Before implementing the program, UMMC had been losing admissions of critically ill patients because it did not have available beds in the hospital ICU. "Our ICU beds were full of sick people," Dr. Scalea said. "The referring hospitals, particularly if people are sick, do not want to wait for a bed; they want you to come right away and pick the patient up." So referring hospitals in the UMMC service area would call multiple high-volume institutions and send that critically ill patient to the first center that had a bed available."

The challenge for UMMC was to develop a fast-intake strategy for these critically ill patients that side stepped the emergency department. "Emergency departments are not good places to use for incoming critically ill transfers," Dr. Scalea said. "It's not what they do well."

The CCRU is a hybrid of sorts, Dr. Scalea said, in that it brings together the rapid evaluation and stabilization of patients that an emergency department performs with the longitudinal care that an ICU offers. UMMC recruited emergency physicians who are fellowship trained in critical care to staff the CCRU "because they have the mindset of rapid evaluation and transfer to the operating room or a different ICU or another appropriate setting where the patient needs to go," Dr. Scalea said.

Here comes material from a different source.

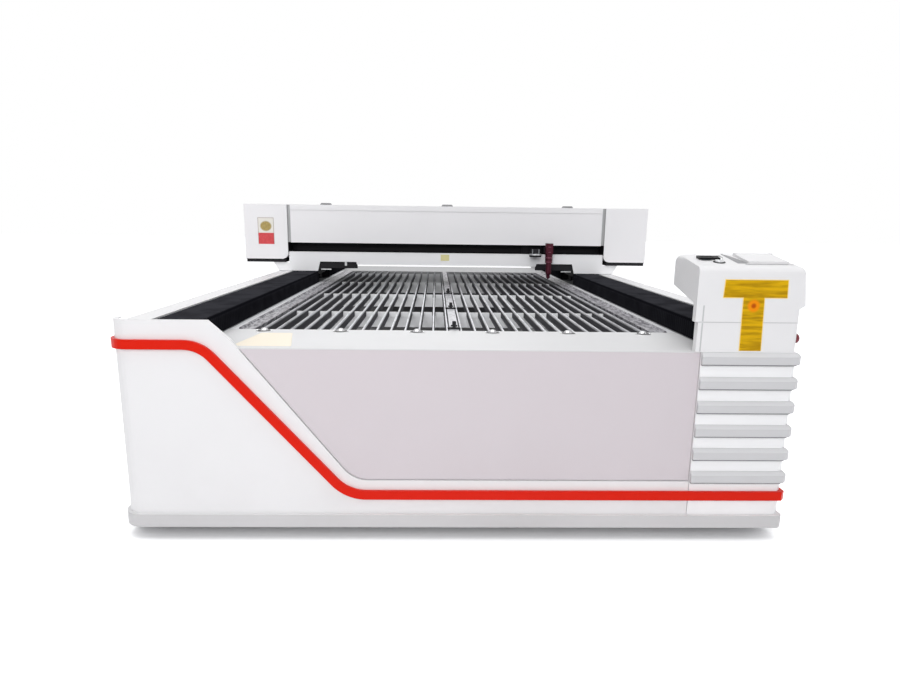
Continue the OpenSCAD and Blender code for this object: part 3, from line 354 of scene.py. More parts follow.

The concept of the CCRU "was largely surgeon driven," Dr. Scalea said, and representatives of other centers have visited UMMC to learn about the model. "I think that departments of surgery should be very interested in this concept. There was a clear benefit to the department because they performed more vascular, cardiac and emergency general surgery operations." Other key leaders involved in launching the CCRU were James V.O. O'Connor, MD, FACS, FCCP, chief of critical care; Deborah M. Stein, MD, MPH, FACS, FCCM, chief of trauma; Lewis Rubinson, MD, PhD, CCRU director; and Stephen Bartlett, MD, FACS, chair of surgery.